The Hawkins Creek Watershed is located St. Lawrence County, New York near Antwerp. It includes Hawkins Creek, Shingle Creek, and Matoon Creek. The terrain throughout the watershed varies from flat wetlands to rolling/steep grades with exposed rocks.
Roughly 46 percent of the watershed is comprised of pasture, accounting for the largest portion of the watershed dedicated to a single use. 29 percent of the watershed is made up of deciduous forest. Other significant portions of land use within the watershed include open space/park, shrub, grassland, and cropland.

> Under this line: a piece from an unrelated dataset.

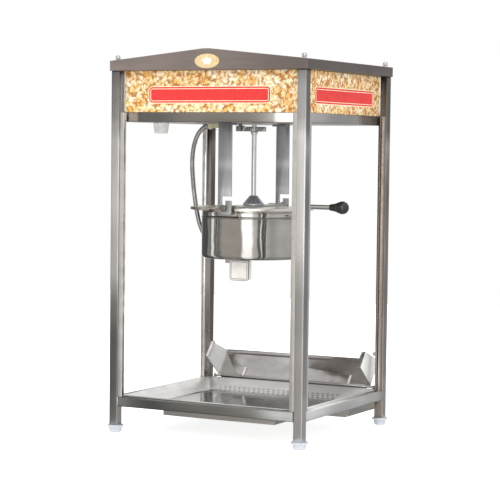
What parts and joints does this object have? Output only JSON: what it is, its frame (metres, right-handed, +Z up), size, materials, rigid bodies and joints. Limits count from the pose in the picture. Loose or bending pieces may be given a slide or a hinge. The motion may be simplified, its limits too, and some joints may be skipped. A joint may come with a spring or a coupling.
{
  "type": "popcorn cart",
  "caption": "Tabletop popcorn cart: a square-tube cabinet with a gabled canopy, a tilting kettle with a geared agitator, a dished floor, a kernel drawer and a serving chute.",
  "frame": {"origin": "the point on the floor under the middle of the object's box", "axes": "+Z up; the customer side with the long sign faces -Y, the serving chute is at +Y, the kettle's handle and its pouring side are at +X"},
  "size_m": [0.464, 0.4546, 0.796],
  "materials": {
    "brushed_steel": "satin, brushed along each tube",
    "polished_steel": "polished stainless, mirror-like",
    "glazing_channel": "bright extruded",
    "white_nylon": "moulded",
    "sign_print": "printed panel under clear gloss",
    "black_plastic": "moulded gloss",
    "black_phenolic": "polished phenolic",
    "white_ceramic": "glazed",
    "cast_housing": "cast, painted",
    "motor_paint": "satin black",
    "wiring_box": "moulded",
    "cable_conduit": "spiral metal conduit",
    "gear_steel": "machined, oiled"
  },
  "bodies": {
    "cart": {"post_front_left": "brushed_steel", "post_front_right": "brushed_steel", "post_back_left": "brushed_steel", "post_back_right": "brushed_steel", "foot_front_left": "white_nylon", "foot_front_right": "white_nylon", "foot_back_left": "white_nylon", "foot_back_right": "white_nylon", "dome_nut_front_left": "polished_steel", "dome_nut_front_right": "polished_steel", "dome_nut_back_left": "polished_steel", "dome_nut_back_right": "polished_steel", "rail_front": "brushed_steel", "rail_back": "brushed_steel", "rail_left": "brushed_steel", "rail_right": "brushed_steel", "beam_front": "brushed_steel", "beam_back": "brushed_steel", "beam_left": "brushed_steel", "beam_right": "brushed_steel", "channel_front_left": "glazing_channel", "channel_front_right": "glazing_channel", "channel_left_front": "glazing_channel", "channel_left_back": "glazing_channel", "channel_right_front": "glazing_channel", "channel_right_back": "glazing_channel", "roof_cover": "brushed_steel", "sign_front": "sign_print", "sign_left": "sign_print", "sign_right": "sign_print", "service_panel": "brushed_steel", "power_inlet": "black_plastic", "canopy_floor": "brushed_steel", "lamp_holder": "white_ceramic", "motor_gearbox": "cast_housing", "agitator_motor": "motor_paint", "hanger_front": "brushed_steel", "hanger_back": "brushed_steel", "wiring_box": "wiring_box", "kettle_cable": "cable_conduit", "floor_pan": "polished_steel", "floor_heater_box": "brushed_steel"},
    "kettle": {"kettle_shell": "polished_steel", "cooking_pan": "polished_steel", "kettle_bridge": "polished_steel", "tilt_handle": "polished_steel", "handle_knob": "black_phenolic", "terminal_box": "white_ceramic", "shaft_cone": "polished_steel"},
    "lid_left": {"lid_left": "polished_steel"},
    "lid_right": {"lid_right": "polished_steel"},
    "agitator": {"agitator_shaft": "polished_steel", "agitator_blades": "brushed_steel", "drive_gear": "gear_steel"},
    "pinion": {"drive_pinion": "gear_steel"},
    "chute": {"chute": "polished_steel"},
    "drawer": {"kernel_drawer": "brushed_steel"},
    "heat_switch": {"heat_switch": "black_plastic"},
    "motor_switch": {"motor_switch": "black_plastic"},
    "light_switch": {"light_switch": "black_plastic"}
  },
  "joints": [
    {"name": "kettle_tilt", "type": "hinge", "parent": "cart", "child": "kettle", "pos_m": [0.002, -0.01428, 0.473], "axis": [0, 1, 0], "range_deg": [0, 95], "deforming": ["kettle_cable"]},
    {"name": "left_lid_hinge", "type": "hinge", "parent": "kettle", "child": "lid_left", "pos_m": [-0.0212, -0.01428, 0.4713], "axis": [0, 1, 0], "range_deg": [0, 88]},
    {"name": "right_lid_hinge", "type": "hinge", "parent": "kettle", "child": "lid_right", "pos_m": [0.0252, -0.01428, 0.4713], "axis": [0, -1, 0], "range_deg": [0, 88]},
    {"name": "agitator_spin", "type": "hinge", "parent": "kettle", "child": "agitator", "pos_m": [0.002, -0.01428, 0.637], "axis": [0, 0, 1], "continuous": true},
    {"name": "pinion_spin", "type": "hinge", "parent": "cart", "child": "pinion", "pos_m": [-0.0314, -0.01428, 0.637], "axis": [0, 0, 1], "continuous": true},
    {"name": "chute_hinge", "type": "hinge", "parent": "cart", "child": "chute", "pos_m": [0, 0.18522, 0.0805], "axis": [1, 0, 0], "range_deg": [0, 38]},
    {"name": "drawer_slide", "type": "slide", "parent": "cart", "child": "drawer", "axis": [1, 0, 0], "range_m": [0, 0.3]},
    {"name": "heat_switch_rock", "type": "hinge", "parent": "cart", "child": "heat_switch", "pos_m": [-0.06, 0.18372, 0.712], "axis": [1, 0, 0], "range_deg": [0, 14]},
    {"name": "motor_switch_rock", "type": "hinge", "parent": "cart", "child": "motor_switch", "pos_m": [-0.02, 0.18372, 0.712], "axis": [1, 0, 0], "range_deg": [0, 14]},
    {"name": "light_switch_rock", "type": "hinge", "parent": "cart", "child": "light_switch", "pos_m": [0.02, 0.18372, 0.712], "axis": [1, 0, 0], "range_deg": [0, 14]}
  ],
  "couplings": [
    {"joint": "pinion_spin", "follows": "agitator_spin", "ratio": -2.6667}
  ]
}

The main channel of Hawkins Creek is approximately 5.8 miles long; the midsection of which indicated higher erosion potential adjacent to the channel. Stream channels do not appear to be a source of sediment supply, and a number of measures are being used to address erosion and sedimentation concerns including contour plowing, grass buffer zones, and wooded riparian zones.
The Hawkins Creek Sediment Transport Analysis and Regional Training (START) Assessment was used to demonstrate the use of web-based tools for determining potential areas of erosion and sediment supply and transport within the watershed.
The START Assessment used the High Impact Targeting (HIT) tool, the Long-Term Hydrologic Impact Assessment Low Impact Development (L-THIA LID) tool, and the web-based Water Erosion Prediction Project (WEPP) model. Each tool was used independently of the others and provided results used to assist in prioritizing areas of erosion potential.
HIT is a decision support tool for multi-scale prioritization of agricultural areas that combines an erosion model and a sediment delivery model to calculate annual erosion and sediment loading in watersheds.
L-THIA LID is a decision support tool that evaluates the benefits of low-impact development practices by producing existing runoff depth and volume along with nonpoint source pollution loading.
The WEPP Watershed Online GIS Interface is a small-watershed scale model developed to quantify the impact of land management practices in watersheds and identifying problematic areas.
Additionally, field reconnaissance was used to better understand watershed characteristics and allowed researchers to cover areas not included in the online tools. Results from the online tools and field reconnaissance were overlaid on a watershed map.
Use and Application
The purpose of this START Assessment was to demonstrate the use of the available online tools and provide a basis for further studies of watersheds. The assessment was prepared for the St. Lawrence County Soil and Water Conservation District in Canton, New York.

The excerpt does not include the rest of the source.